Every time I hear a Republican complain about Facebook, Twitter or Google, I think, “Wait — aren’t you the ‘hands off the internet’ party?”
The GOP, after all, has been the main obstacle to net neutrality regulations, the rules on broadband providers that are designed to protect the internet from meddling by its gatekeepers. When Republicans took control of the Federal Communications Commission in 2017, they quickly erased almost all the net neutrality rules adopted by their Democratic predecessors, then renounced the commission’s power to stop broadband providers from doing … anything.
Now contrast that bold deregulatory step with the comments and efforts by the likes of Rep. Devin Nunes (R-Tulare) and Sen. Josh Hawley (R-Mo.). They’re taking aim at what may be the most powerful bit of pro-internet legislation Congress has ever enacted, Section 230 of the Communications Decency Act.
The party’s position seems to boil down to this: We’re fine with letting the free market solve problems online until they become our problems.
Under Section 230, websites cannot be held liable for the unedited content posted by their users. Together with the Digital Millennium Copyright Act, Section 230 has protected sites that rely on user-generated content (especially social media sites like Facebook, Twitter and YouTube) from being sued out of existence when their users post something that violates the law.

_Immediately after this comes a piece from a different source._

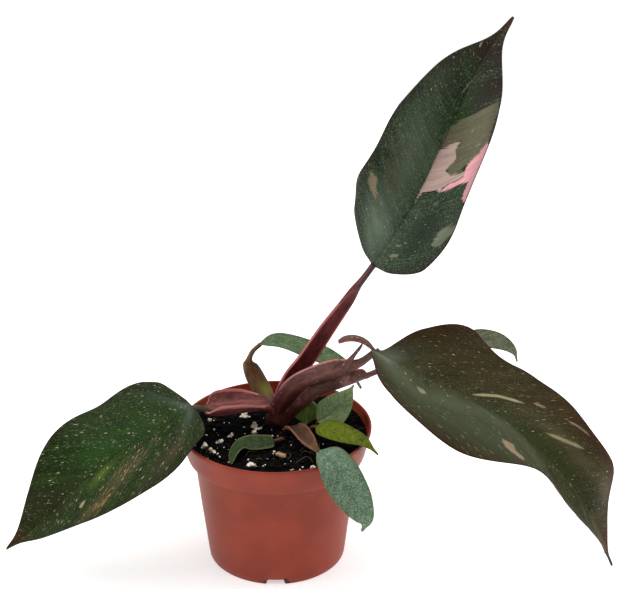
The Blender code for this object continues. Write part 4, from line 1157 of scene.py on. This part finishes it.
grey_green = leaf_look("grey_green", (70, 98, 74), (114, 140, 114), (160, 178, 152), (84, 96, 68),
                       (84, 98, 68), (100, 110, 78), speck_share=0.35, speck_size=0.26,
                       dashes=0.4, vein_share=0.2, speck_cells=(50.0, 40.0, 0.0))
tapered = [(0, 0.02), (0.03, 0.04), (0.09, 0.09), (0.18, 0.142), (0.36, 0.182), (0.57, 0.155),
           (0.76, 0.088), (0.90, 0.028), (1, 0.012)]
obj = leaf("front_blade", mm([(26.2, -43.3, 95.05), (34.5, -55, 95.3), (42, -64, 85.5),
                              (49.5, -68, 74), (54.6, -68, 62.5), (52.6, -66, 53.5)]),
           [(0.1, -0.6, 0.8), (0.2, -1, 0.5), (0.2, -1, 0.4)], tapered, tapered,
           ([15, 12, 8], [15, 12, 8]), plain, grey_green, seed=33, **small)
finish_piece(obj, "small_leaf", "front_leaf")
yellow_green = leaf_look("yellow_green", (66, 92, 10), (126, 136, 22), (146, 150, 50),
                         (70, 64, 20), (112, 120, 40), (104, 110, 36), speck=(30, 24, 10),
                         speck_share=0.3, speck_size=0.42, dashes=0.05,
                         speck_cells=(24.0, 18.0, 0.0))
obj = leaf("yellow_blade", mm([(25.5, -11.2, 94.2), (34, -17.5, 94.8), (44, -23.5, 94.3),
                               (54.5, -28, 92.8), (63, -30.5, 85.5)]),
           [(0, -0.4, 1), (0, -0.25, 1), (0.2, -0.5, 1)], ovate(0.19), ovate(0.19),
           ([14, 10, 5], [14, 10, 5]), plain, yellow_green, seed=34, **small)
finish_piece(obj, "yellow_leaf", "yellow_leaf")
blue_green = leaf_look("blue_green", (112, 140, 86), (158, 184, 128), (190, 206, 170),
                       (136, 150, 96), (76, 96, 56), (92, 106, 70), speck_share=0.2,
                       speck=(170, 176, 146))
obj = leaf("round_blade", mm([(26.3, 4.4, 89.5), (34.5, 6.5, 94), (43, 9.5, 102.5), (49, 13, 111)]),
           [(-0.35, -1, 0.45)] * 2, ovate(0.31), ovate(0.31), even, plain, blue_green, seed=35,
           **small)
finish_piece(obj, "small_leaf", "round_leaf")
fresh_green = leaf_look("fresh_green", (28, 44, 18), (56, 78, 36), (80, 100, 54), (150, 148, 92),
                        (70, 82, 42), (76, 88, 48), speck_share=0.12)
blunt = [(0, 0.05), (0.02, 0.095), (0.08, 0.115), (0.25, 0.13), (0.5, 0.125), (0.75, 0.09),
         (0.92, 0.045), (1, 0.012)]
obj = leaf("curled_blade", mm([(-1, -18, 88), (-9, -21, 89), (-17, -23, 89.6), (-22, -27, 89.6),
                               (-25, -34, 88.2), (-26, -43, 86)]),
           [(0, -0.7, 1), (-0.4, -0.6, 1), (-0.5, -0.2, 1)], blunt, blunt, plain, plain,
           fresh_green, seed=36, **small)
finish_piece(obj, "small_leaf", "curled_leaf")
rolled_look = stalk_look("rolled_leaf_green", (84, 112, 40), (116, 142, 64), (54, 76, 28),
                         (136, 150, 84), soiled=0.1)
obj = sheath("rolled_new_leaf", mm([(18, 10, 84.9), (18.6, 11.5, 90.5), (19.8, 13.5, 96),
                                    (20.8, 14.6, 100)]),
             [(0.1, -0.9, 0.3)] * 2, [0.0018, 0.0085, 0.0080, 0.0015],
             [0.0018, 0.0008, 0.0008, 0.0012], [0, 0.9, 0.8, 0], rolled_look, rows=90, around=72)
finish_piece(obj, "small_leaf", "rolled_leaf")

Bear in mind that Section 230 doesn’t stop people from suing the living daylights out of people for libel, defamation, extortion or any other tort. It simply tells aggrieved parties to sue the person who did the deed, not the site that provided the offending content a home online.
That principle does not inform the $250-million defamation lawsuit that Nunes filed this week against Twitter and three of its users, seeking to hold them all liable for the harsh personal critiques the three users leveled against him. One of the critics is a longtime political consultant for Republicans; another is a parody account by “Devin Nunes’ Mom” that Twitter has suspended, and the third is a still-active parody account by “Devin Nunes’ Cow.”
I am not a lawyer, but I am fairly confident that Nunes’ complaint gets the law wrong right off the bat when it states at the top of its second page that Twitter is an “information content provider” under Section 230. It is not — it is an “interactive computer service,” the sort of service that the law specifically shields from liability. But in an attempt to color the court’s analysis, the complaint argues that Twitter develops content by censoring some users while also failing to enforce its rules, “shadow-banning conservatives” (like Nunes) and “knowingly hosting and monetizing content that is clearly abusive, hateful and defamatory.”
Nope. Unless Devin Nunes’ Mom and his cow paid to promote their tweets, it’s safe to assume Twitter didn’t turn them magically into cash. And the whole point of Section 230 was to allow companies like Twitter to enforce rules (i.e., censor some users) without being treated as a publisher for the purpose of liability.
Oh and that shadow-banning thing that conservatives rant about? It’s bogus.
What’s striking here is that Nunes has identified the sources of the alleged defamation and could easily sue them directly. But seeking $250 million in damages from three individuals, instead of a big tech company, would seem even more ridiculous. And remember, defamation damages are based on how much a person’s reputation has been harmed. Feel free to insert your joke here about the value of the reputation the congressman has cultivated over the last two years.
Hawley has taken a much more serious approach to regulating the internet, and his concerns about data privacy and market power are well taken. But his proposed solution to alleged anti-conservative bias is poorly thought out. He would require companies like Twitter to meet a government-decreed standard of viewpoint neutrality in crafting and enforcing their terms of service, or else they would no longer be shielded from liability for their users’ posts.
Hawley warmed the cockles of many a conservative’s heart at the Conservative Political Action Conference earlier this month, declaring, “Google and Facebook should not be a law unto themselves They should not be able to discriminate against conservatives. They should not be able to tell us that we have to sit down and shut up.”
But why does Hawley trust the government to do a better job policing viewpoint neutrality than Twitter et al police their own sites? And merely imposing some kind of neutrality standard would only lead sites to clamp down far more severely on politically oriented commentary on their sites, for fear of seeming to favor one side over the other. As Robby Soave pointed out at Reason.com, “it is not at all obvious that an internet without Section 230 would be friendlier to conservative viewpoints, since this would actually give platforms even more cause to police speech.”
I am persuadable that Twitter, Facebook, Google and other major tech companies have designed their algorithms and moderation systems in a way that blocks edgy conservative content more often than edgy liberal content. People are more likely to find something objectionable if they disagree with it, and many of the folks who work at the big tech companies in Silicon Valley lean in the same direction as their state.
But I don’t think Section 230 is the problem. On the contrary, it’s part of the solution because it is more valuable to the companies that want to challenge the tech giants than to the giants themselves, who can absorb the buffeting of lawsuits from the likes of the Devin Nunes of the world. If the GOP really wants to cement the dominance of big tech companies, it should keep working to regulate them.